The firestorm continued Monday over the controversial split-decision victory by Timothy Bradley over Manny Pacquiao on Saturday, with Top Rank chairman Bob Arum demanding the state attorney general’s office investigate the circumstances surrounding the outcome.
A letter was sent by Top Rank to Attorney General Catherine Cortez Masto asking that she look into the scoring by judges Duane Ford and CJ Ross that had Bradley winning the 12-round fight by scores of 115-113. The third, Jerry Roth, had Pacquaio winning, 115-113.
“I want to believe there was no impropriety,” Arum said. “That’s why I want the attorney general to investigate so we can be sure.”

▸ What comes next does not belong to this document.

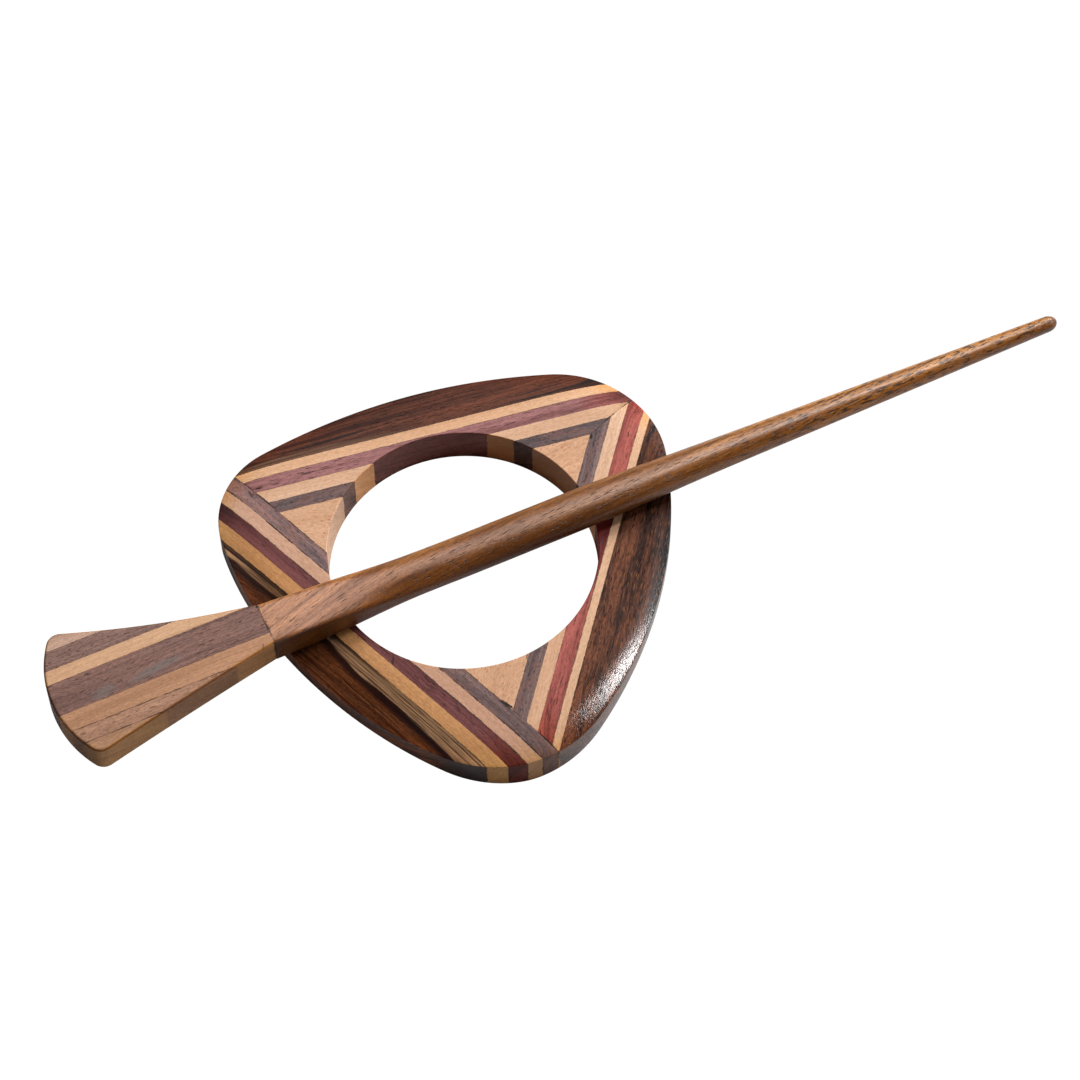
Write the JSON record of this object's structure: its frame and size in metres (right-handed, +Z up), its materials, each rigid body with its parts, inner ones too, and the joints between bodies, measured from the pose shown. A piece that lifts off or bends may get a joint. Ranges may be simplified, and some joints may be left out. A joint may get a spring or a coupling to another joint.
{
  "type": "shawl pin",
  "caption": "Shawl pin: laminated wooden ring in a rounded triangle with a round hole, and a loose tapered wooden stick with a flared laminated head that slides across it.",
  "frame": {"origin": "centre of the bounding box of the whole pin at rest, in the plane of the ring's underside; the ring's hole is centred at x -15.73 mm, y +3.48 mm", "axes": "+X along the stick from its flared head to its tip, +Z up out of the ring's top face, +Y towards the ring side whose laths run most nearly along the stick"},
  "size_m": [0.1548, 0.0616, 0.0115],
  "materials": {
    "rosewood": "dark red-brown wood with black streaks, satin lacquer",
    "lath_pale": "pale peach-coloured wood, satin lacquer",
    "lath_gold": "golden tan wood, satin lacquer",
    "lath_red": "red wood with fine pores, satin lacquer",
    "lath_grey": "grey-brown wood, satin lacquer",
    "corner_wood": "pale flecked wood, satin lacquer",
    "head_umber": "mauve-brown wood with open pores, satin",
    "head_tan": "tan wood, satin",
    "shaft_wood": "brown open-pored wood, satin lacquer",
    "dowel_wood": "plain hardwood, unfinished"
  },
  "bodies": {
    "ring": {"ring_A_outer_block": "rosewood", "ring_A_pale_outer_lath": "lath_pale", "ring_A_red_lath": "lath_red", "ring_A_pale_inner_lath_at_AB": "lath_pale", "ring_A_pale_inner_lath_at_CA": "lath_pale", "ring_A_grey_lath_at_AB": "lath_grey", "ring_A_grey_lath_at_CA": "lath_grey", "ring_B_outer_block": "rosewood", "ring_B_pale_outer_lath": "lath_pale", "ring_B_red_lath": "lath_red", "ring_B_pale_inner_lath_at_BC": "lath_pale", "ring_B_pale_inner_lath_at_AB": "lath_pale", "ring_B_grey_lath_at_BC": "lath_grey", "ring_B_grey_lath_at_AB": "lath_grey", "ring_C_outer_block": "rosewood", "ring_C_pale_outer_lath": "lath_gold", "ring_C_red_lath": "lath_red", "ring_C_pale_inner_lath_at_CA": "lath_pale", "ring_C_pale_inner_lath_at_BC": "lath_pale", "ring_C_grey_lath_at_CA": "lath_grey", "ring_C_grey_lath_at_BC": "lath_grey", "ring_corner_block_AB": "corner_wood", "ring_corner_block_BC": "corner_wood", "ring_corner_block_CA": "corner_wood"},
    "stick": {"stick_head_lath_1": "head_tan", "stick_head_lath_2": "head_umber", "stick_head_lath_3": "lath_pale", "stick_head_lath_4": "head_umber", "stick_head_lath_5": "head_tan", "stick_head_lath_6": "head_umber", "stick_head_lath_7": "head_tan", "stick_shaft": "shaft_wood", "stick_dowel": "dowel_wood"}
  },
  "joints": [
    {"name": "stick_slide", "type": "slide", "parent": "ring", "child": "stick", "axis": [1, 0, 0], "range_m": [-0.125, 0.012]}
  ]
}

Nevada Athletic Commission chairman Skip Avansino said he had not heard from the attorney general’s office but would “cooperate fully.” He also said he would be glad to sit down with Arum and discuss any aspect of Saturday’s result.
“If Mr. Arum wants to talk to me, I’ll be glad to meet with him,” Avansino said.
While Arum remains infuriated with the judging, Ross defended her scorecard Monday, saying she thought Bradley did more than Pacquiao, particularly in the fight’s latter stages.
“I went back and forth quite a bit,” Ross said. “I saw Manny Pacquiao took the last two rounds off and that’s why I think he lost the fight.”
Ross, 63, has been judging fights in Nevada since the late 1980s and worked Saul “Canelo” Alvarez’s successful defense of his WBC junior middleweight title against Shane Mosley at the Grand Garden on May 5.
Ross said Pacquiao-Bradley was a very close fight.
“I believe some of the rounds could have gone either way,” she said. “But in my opinion, Pacquiao had the aggression but he didn’t have the execution.”
Like Ford and Roth, Ross was not aware of the final CompuBox punch stats in which Pacquiao held a clear edge in percentage of punches, jabs and power punches landed. Nor did she have an issue over the nearly one-hour delay in the fighters getting to the ring.
“I wasn’t concerned about the delay and Keith (Kizer, NAC executive director) never said anything to me prior to the fight,” Ross said. “Once the fight begins, I judge it on all three minutes and every round is its own fight. So if it goes 12 rounds, that’s 12 separate fights.”
Kizer said Monday he will meet this week with Ross, Ford and Roth individually and review the fight, round by round.
“I want to sit down with them and watch it again and tell me what they saw,” Kizer said. “I don’t have a problem with the way they scored it. It wasn’t like one of the cards was 11-1. They were all within a round of each other.”